● WORK TO COMPLETE
Word for word, restate every line of the listing that follows.

● DATASET EXTRACT

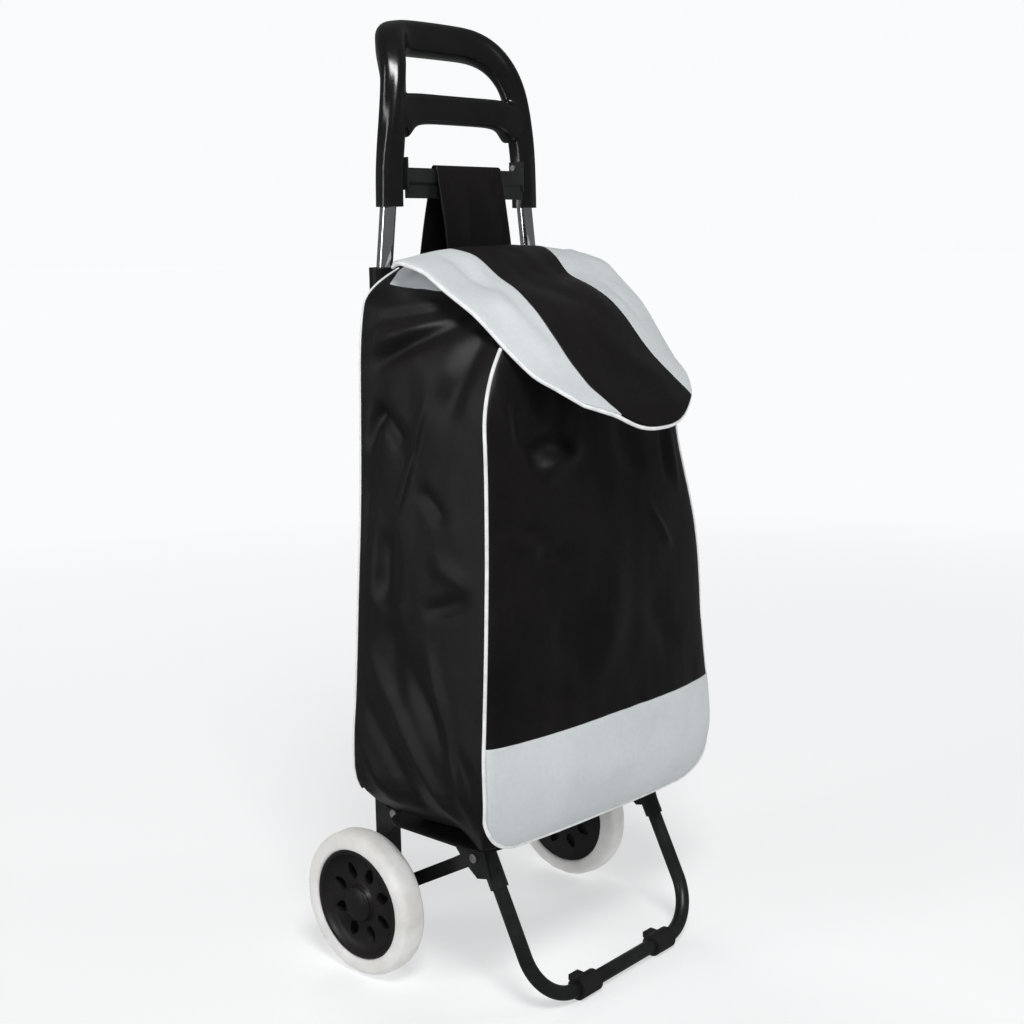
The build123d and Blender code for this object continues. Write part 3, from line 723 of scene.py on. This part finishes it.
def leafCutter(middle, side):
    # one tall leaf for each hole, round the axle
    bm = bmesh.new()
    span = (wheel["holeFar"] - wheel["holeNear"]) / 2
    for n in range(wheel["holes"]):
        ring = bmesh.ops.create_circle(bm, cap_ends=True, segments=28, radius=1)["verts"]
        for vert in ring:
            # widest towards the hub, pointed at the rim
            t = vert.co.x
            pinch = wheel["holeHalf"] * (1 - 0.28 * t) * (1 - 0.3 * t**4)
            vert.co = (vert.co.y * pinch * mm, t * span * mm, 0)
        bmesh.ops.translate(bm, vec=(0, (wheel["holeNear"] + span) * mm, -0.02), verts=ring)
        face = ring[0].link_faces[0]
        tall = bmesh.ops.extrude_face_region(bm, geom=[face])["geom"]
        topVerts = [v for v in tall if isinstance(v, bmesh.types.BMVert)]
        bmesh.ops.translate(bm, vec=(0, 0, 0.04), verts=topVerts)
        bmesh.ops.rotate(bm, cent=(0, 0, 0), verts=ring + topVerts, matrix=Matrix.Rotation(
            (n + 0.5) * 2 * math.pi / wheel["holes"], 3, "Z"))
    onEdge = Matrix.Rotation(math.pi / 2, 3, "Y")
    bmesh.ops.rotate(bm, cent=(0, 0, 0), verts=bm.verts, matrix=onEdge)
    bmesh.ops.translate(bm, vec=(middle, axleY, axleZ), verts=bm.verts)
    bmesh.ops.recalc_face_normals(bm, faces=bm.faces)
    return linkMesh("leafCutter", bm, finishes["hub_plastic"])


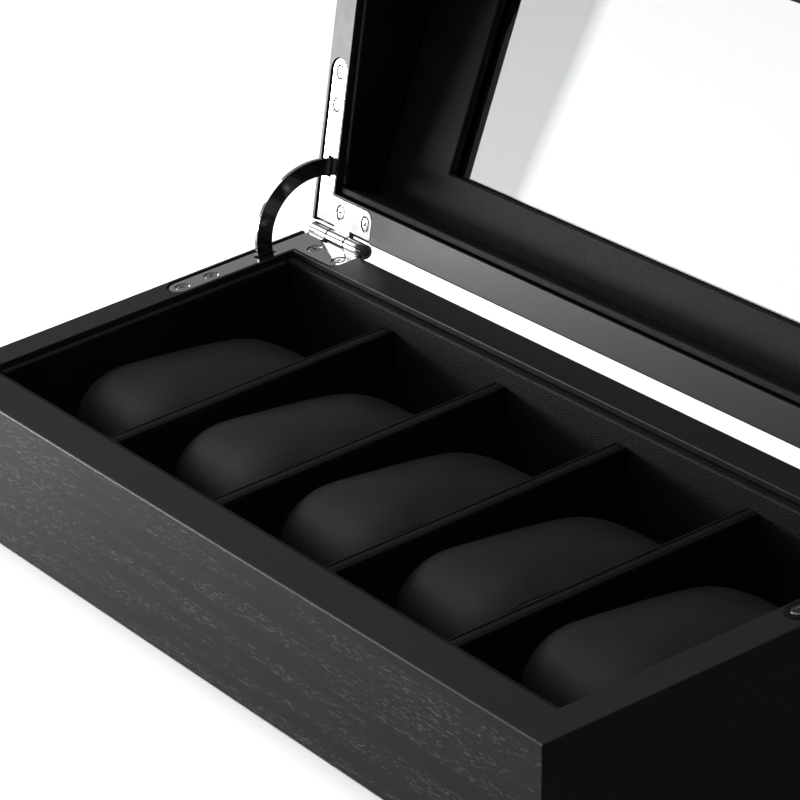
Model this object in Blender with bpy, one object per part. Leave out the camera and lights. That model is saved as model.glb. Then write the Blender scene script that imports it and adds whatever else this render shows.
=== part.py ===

● REPLY
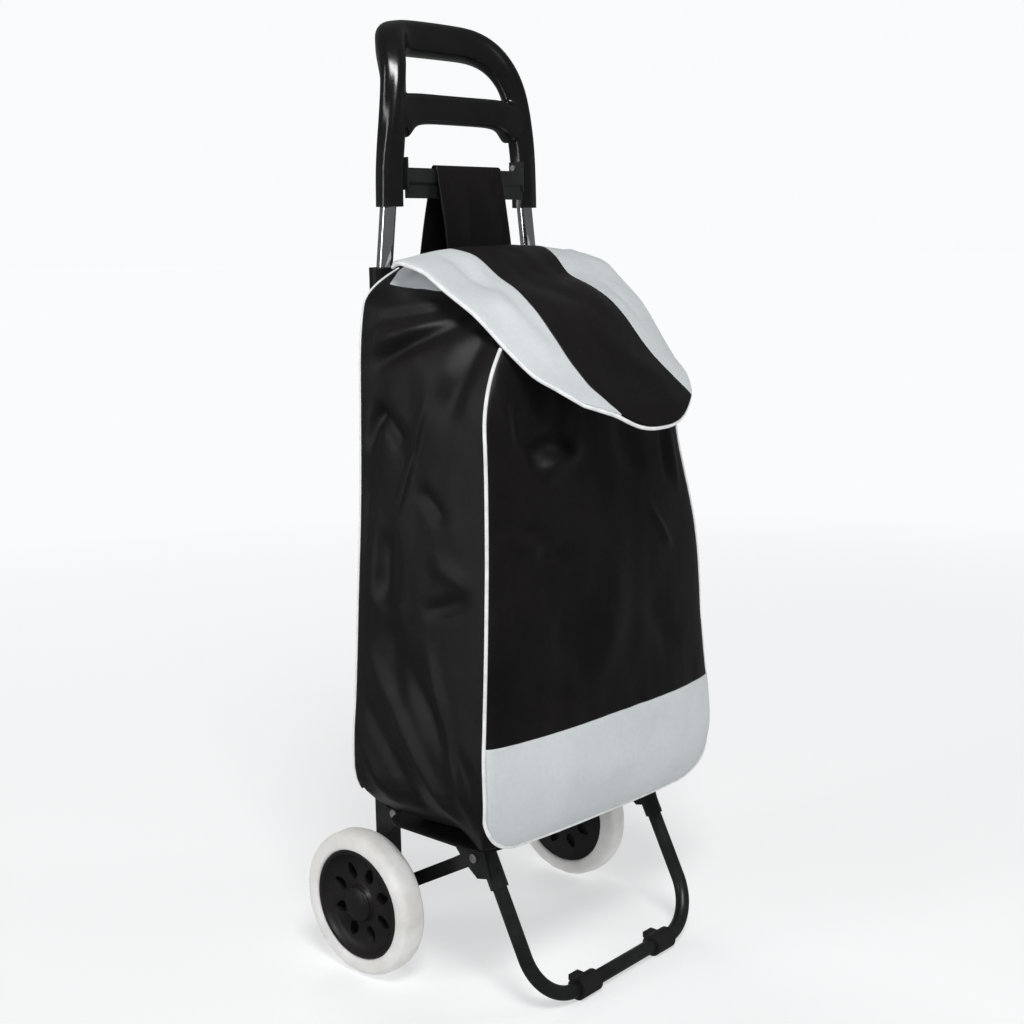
The build123d and Blender code for this object continues. Write part 3, from line 723 of scene.py on. This part finishes it.
def leafCutter(middle, side):
    # one tall leaf for each hole, round the axle
    bm = bmesh.new()
    span = (wheel["holeFar"] - wheel["holeNear"]) / 2
    for n in range(wheel["holes"]):
        ring = bmesh.ops.create_circle(bm, cap_ends=True, segments=28, radius=1)["verts"]
        for vert in ring:
            # widest towards the hub, pointed at the rim
            t = vert.co.x
            pinch = wheel["holeHalf"] * (1 - 0.28 * t) * (1 - 0.3 * t**4)
            vert.co = (vert.co.y * pinch * mm, t * span * mm, 0)
        bmesh.ops.translate(bm, vec=(0, (wheel["holeNear"] + span) * mm, -0.02), verts=ring)
        face = ring[0].link_faces[0]
        tall = bmesh.ops.extrude_face_region(bm, geom=[face])["geom"]
        topVerts = [v for v in tall if isinstance(v, bmesh.types.BMVert)]
        bmesh.ops.translate(bm, vec=(0, 0, 0.04), verts=topVerts)
        bmesh.ops.rotate(bm, cent=(0, 0, 0), verts=ring + topVerts, matrix=Matrix.Rotation(
            (n + 0.5) * 2 * math.pi / wheel["holes"], 3, "Z"))
    onEdge = Matrix.Rotation(math.pi / 2, 3, "Y")
    bmesh.ops.rotate(bm, cent=(0, 0, 0), verts=bm.verts, matrix=onEdge)
    bmesh.ops.translate(bm, vec=(middle, axleY, axleZ), verts=bm.verts)
    bmesh.ops.recalc_face_normals(bm, faces=bm.faces)
    return linkMesh("leafCutter", bm, finishes["hub_plastic"])


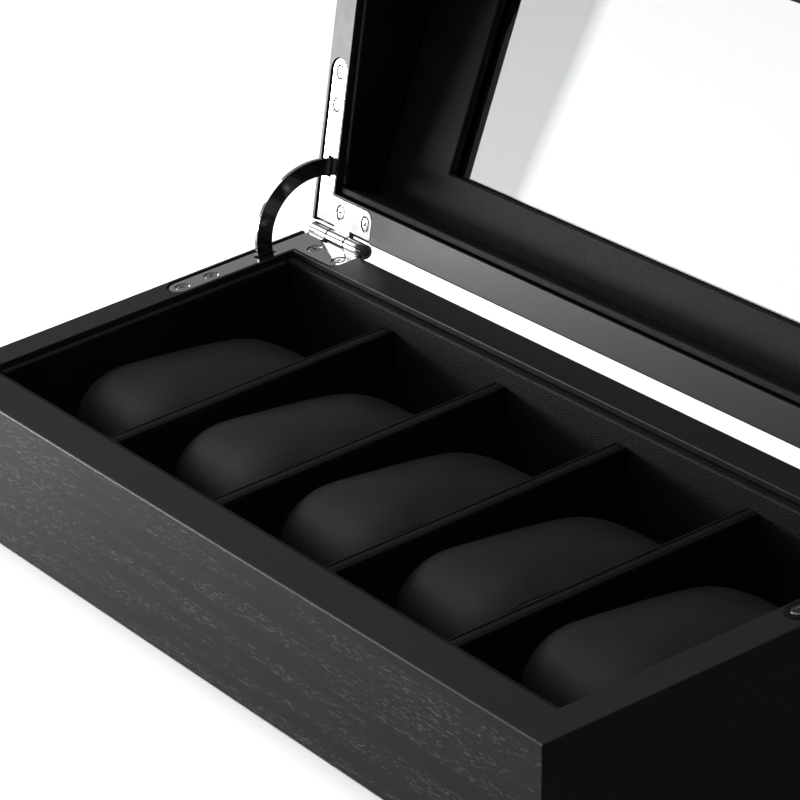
Model this object in Blender with bpy, one object per part. Leave out the camera and lights. That model is saved as model.glb. Then write the Blender scene script that imports it and adds whatever else this render shows.
=== part.py ===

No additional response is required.